Q: In your experience, how many years does it take for an annual festival to gain traction and build sustainable momentum?
Particularly for free-to-attend events that don’t extend the benefit of gate revenue, at least three years and more like four. You can’t apply for most grants for example until year two and even then you don’t average a high return in getting exactly what you had requested. Same goes for sponsorships, you can’t expect to raise a lot of sponsor dollars in the early going if you are still building a minimum level of community traction.
You have to be committed to the vision. I have a plaque still kicking around from high school graduation that says “Don’t lose sight of the dream in the seeking of it”.

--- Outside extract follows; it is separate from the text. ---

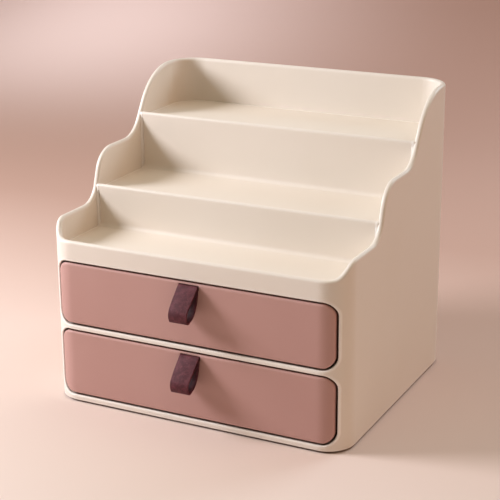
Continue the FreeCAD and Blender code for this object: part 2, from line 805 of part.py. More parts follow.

I might add on the Buskers front, many folks are unaware that it takes someone working throughout the fall, winter and spring seasons to lay the course for the gathering of up to $200,000 of revenue. If you were to include the value of in-kind contributions that also have to be rustled up, the Buskers budget is closer to $500,000 dollars. In my case, people sometimes tend to think I wake up every June 1st and start working on a buskers festival which certainly isn’t the case.
Q: What’s the biggest challenge in launching and leading urban festivals?
For me, I would say getting people to take you seriously. My Pumpkin Art and Masquerade Ball notoriety I think gave me a little added and much needed credibility when it came to wanting to commandeer lawns, parking lots and streets. I would also state once again that “helping others get what they want so you get what you want” is a handy perspective to carry. For example, thanks to the Hotel Association of Greater Victoria, 19 downtown hotels provided over 200 complimentary room nights to house buskers during the 2013 festival however in return they had thousands of room nights booked by festival spectators.